Variations de couleurs douces
Le projet d’éclairage de Decazeville s’articule autour d’une lumière colorée et dynamique dans des variations très lentes et doucement perceptibles afin de ne pas dénaturer l’espace public. « La mise en lumière devait s’inscrire dans l’architecture, ce qui signifiait que nous ne pouvions pas utiliser de mâts, explique Lionel Bessières. Il fallait aussi respecter les exigences de sécurité : obtenir les niveaux d’éclairement requis, notamment aux deux entrées d’ascenseur, et veiller à ne pas éblouir les personnes qui regardent vers le haut lors de la montée ni celles qui regardent vers le bas lors de la descente. »

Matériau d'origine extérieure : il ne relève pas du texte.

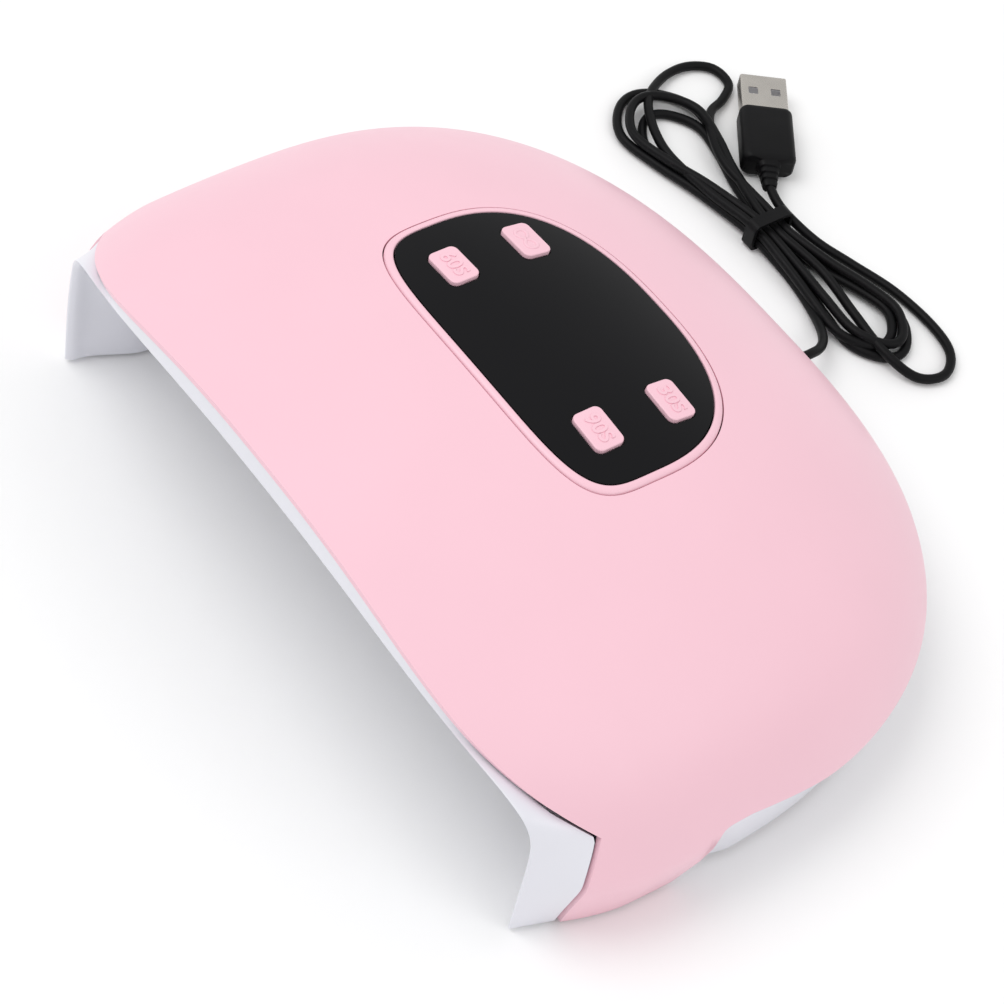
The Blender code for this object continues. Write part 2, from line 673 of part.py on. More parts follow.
def build_leds(liner):
    """Holes in the liner with a bead in each."""
    for number, frame in enumerate(led_frames(), 1):
        boolean(liner, turned("hole", ((LED_HOLE, -8.0), (LED_HOLE, 6.0)), "white_abs", frame, 12))
        profile = ((LED_RADIUS, -2.2), (LED_RADIUS, 0.2), (2.6, 1.3), (1.2, 1.9))
        turned(f"led_{number:02d}", profile, "clear_led", frame, 12)


def led_board(name, x_from, x_to):
    """A board bent over the liner's back, between two plan stations of X."""
    x = np.linspace(x_from, x_to, 6)
    y = np.linspace(-36.0, 22.0, 4)
    clearance = LINER_WALL + 1.5
    low = np.array([[(a, b, cavity_point(a, b) + clearance) for a in x] for b in y])
    add_object(name, slab_mesh(name, low + [0, 0, 1.0], low), "green_board")


# ---- base, cord and plug ---------------------------------------------------------------------


def smooth_route(points, count):
    """A Catmull-Rom curve through the points, sampled at count even distances."""
    points = [np.array(p, float) for p in points]
    ends = [2 * points[0] - points[1]] + points + [2 * points[-1] - points[-2]]
    curve = []
    for a, b, c, d in zip(ends, ends[1:], ends[2:], ends[3:]):
        for t in np.linspace(0, 1, 12, endpoint=False):
            square, cube = 2 * a - 5 * b + 4 * c - d, 3 * b - a - 3 * c + d
            curve.append(0.5 * (2 * b + (c - a) * t + square * t**2 + cube * t**3))
    curve.append(points[-1])
    return even(np.array(curve), count)


def build_cord():
    route = smooth_route(CORD_ROUTE, 9)
    curve = bpy.data.curves.new("cord_lead", "CURVE")
    curve.dimensions = "3D"
    curve.bevel_depth = CORD_DIAMETER / 2 * MM
    curve.bevel_resolution = 2
    curve.use_fill_caps = True
    spline = curve.splines.new("POLY")
    spline.points.add(len(route) - 1)
    for point, place in zip(spline.points, route):
        point.co = (*((place + [0, CENTRING_Y, 0]) * MM), 1)
    add_object("cord_lead", curve, "black_rubber")
    frame = Matrix.Translation((0, 0, GLAND_Z)) @ Matrix.Rotation(-math.pi / 2, 4, "X")
    profile = (
        (4.6, GLAND_START_Y),
        (4.6, GLAND_START_Y + 2.0),
        (2.9, GLAND_START_Y + 2.0),
        (2.9, GLAND_START_Y + 9.0),
        (2.5, GLAND_START_Y + 12.0),
        (1.7, GLAND_END_Y),
    )
    turned("cord_gland", profile, "black_rubber", frame, 16)


def hank_outline():
    """Plan outline of the tied hank: two lobes with a waist under the tie."""
    upper = [(-44.0, 101.2), (-56.0, 96.5), (-70.0, 91.5), (-82.0, 91.5), (-89.5, 96.5)]
    upper += [(-93.5, 105.0), (-95.0, 114.0), (-90.5, 119.0), (-83.0, 118.5), (-72.0, 112.8)]
    upper += [(-60.0, 108.6), (-50.0, 107.6), (-44.0, 108.2)]
    lower = [(-36.0, 108.4), (-22.0, 113.5), (-6.0, 119.0), (8.0, 122.0), (15.0, 115.5)]
    lower += [(15.0, 106.0), (9.0, 99.0)]
    lower += [(-1.0, 97.6), (-10.0, 100.4), (-18.0, 102.4), (-28.0, 101.8), (-36.0, 101.2)]
    return np.array(upper + lower)


def build_hank():
    """The hank as one flat block over its outline, and the tie round its waist."""
    prism("cord_hank", hank_outline(), HANK_Z, HANK_Z + HANK_HEIGHT, "black_rubber")
    outer, inner = rounded_rectangle(12.6, 8.2, 1.6, 3), rounded_rectangle(9.6, 6.6, 1.0, 3)
    near, far = TIE_X - TIE_WIDTH / 2, TIE_X + TIE_WIDTH / 2
    layers = []
    for outline, x in ((outer, near), (outer, far), (inner, far), (inner, near)):
        layers.append(np.insert(outline + [104.7, 4.1], 0, x, axis=1))
    hoop("twist_tie", layers, "black_rubber")


def build_plug():
    """A USB-A plug: a sheet-metal shell with a contact tongue, and a moulded grip with a neck."""
    frame = Matrix.Translation((*PLUG_TIP, PLUG_Z)) @ Matrix.Rotation(PLUG_HEADING, 4, "Z")
    frame = frame @ Matrix.Rotation(math.pi / 2, 4, "Y")
    case = prism("plug_shell", rounded_rectangle(4.5, 12.0, 0.6, 2), -12.0, 0.0, "bare_steel", frame)
    mouth = rounded_rectangle(3.9, 11.4, 0.4, 2)
    boolean(case, prism("mouth", mouth, -11.0, 1.0, "bare_steel", frame))
    tongue = rounded_rectangle(1.2, 10.6, 0.2, 1)
    beside = frame @ Matrix.Translation((0.9, 0, 0))
    prism("plug_tongue", tongue, -10.6, -0.8, "white_abs", beside)
    body = rounded_rectangle(7.0, 13.6, 2.0, 3)
    neck = rounded_rectangle(4.6, 5.6, 1.6, 3)
    levels = (
        (neck * 0.62, -38.0),
        (neck, -31.0),
        (body * 0.93, -30.2),
        (body, -29.0),
        (body, -13.4),
        (body * 0.95, -12.3),
    )
    through("plug_body", levels, "black_rubber", frame)


def build_base_hardware(liner):
    """Rubber feet under the flange and the screws that hold the liner to the cover."""
    for name, foot, screw in (
        ("front_left", (-84.6, -30.0), (-84.8, -18.0)),
        ("front_right", (84.6, -30.0), (84.8, -18.0)),
        ("rear_left", (-66.5, 49.5), (-74.8, 37.0)),
        ("rear_right", (66.5, 49.5), (74.8, 37.0)),
    ):
        place = Matrix.Translation((*foot, 0))
        turned(f"foot_{name}", ((2.8, 0.0), (2.8, BASE_BOTTOM - GAP)), "black_rubber", place, 20)
        place = Matrix.Translation((*screw, 0))
        boolean(liner, turned("hole", ((1.9, -1.0), (1.9, 6.0)), "white_abs", place, 12))
        head = BASE_BOTTOM - GAP
        profile = ((2.8, head - 0.6), (2.8, head), (1.2, head), (1.2, 11.0), (0.5, 12.2))
        turned(f"screw_{name}", profile, "bare_steel", place, 12)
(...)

La mise en lumière évolue au cours de la soirée, avec des tons blancs durant la semaine et des lumières colorées le week-end ou lors d’événements particuliers. Des encastrés de sol, pilotés en DMX, éclairent les verticales et la fresque de Sébastien Mazauric, qui a pu jouer avec la lumière artificielle afin de générer des ombres sur son œuvre. « Aujourd’hui, ajoute Lionel Bessières, je n’utiliserais cependant pas cette typologie de luminaires qui illuminent les arbres, nous devons réapprendre à mieux respecter le ciel nocturne ! Les escaliers, quant à eux, sont éclairés à l’aide d’appareils miniatures, insérés dans les mains courantes et adaptés sur place lors des réglages. La lumière résiduelle se faufile entre les marches et vient, comme par magie, créer des effets inattendus sur le sol. Devant l’ascenseur, des images de gobos projetées au sol reprennent le même graphique que la fresque imprimée sur les parois béton et sur les façades aveugles environnantes. C’est grâce à la modélisation 3D que nous avons pu dimensionner la taille des projections des gobos au tout début du projet. »
Où que l’on se trouve dans le centre-bourg de Decazeville, les lumières accompagnent la déambulation sans jamais gêner la perception du geste architectural et apportent bien-être et sécurité, transformant la percée en un lieu à la fois spectaculaire et confortable.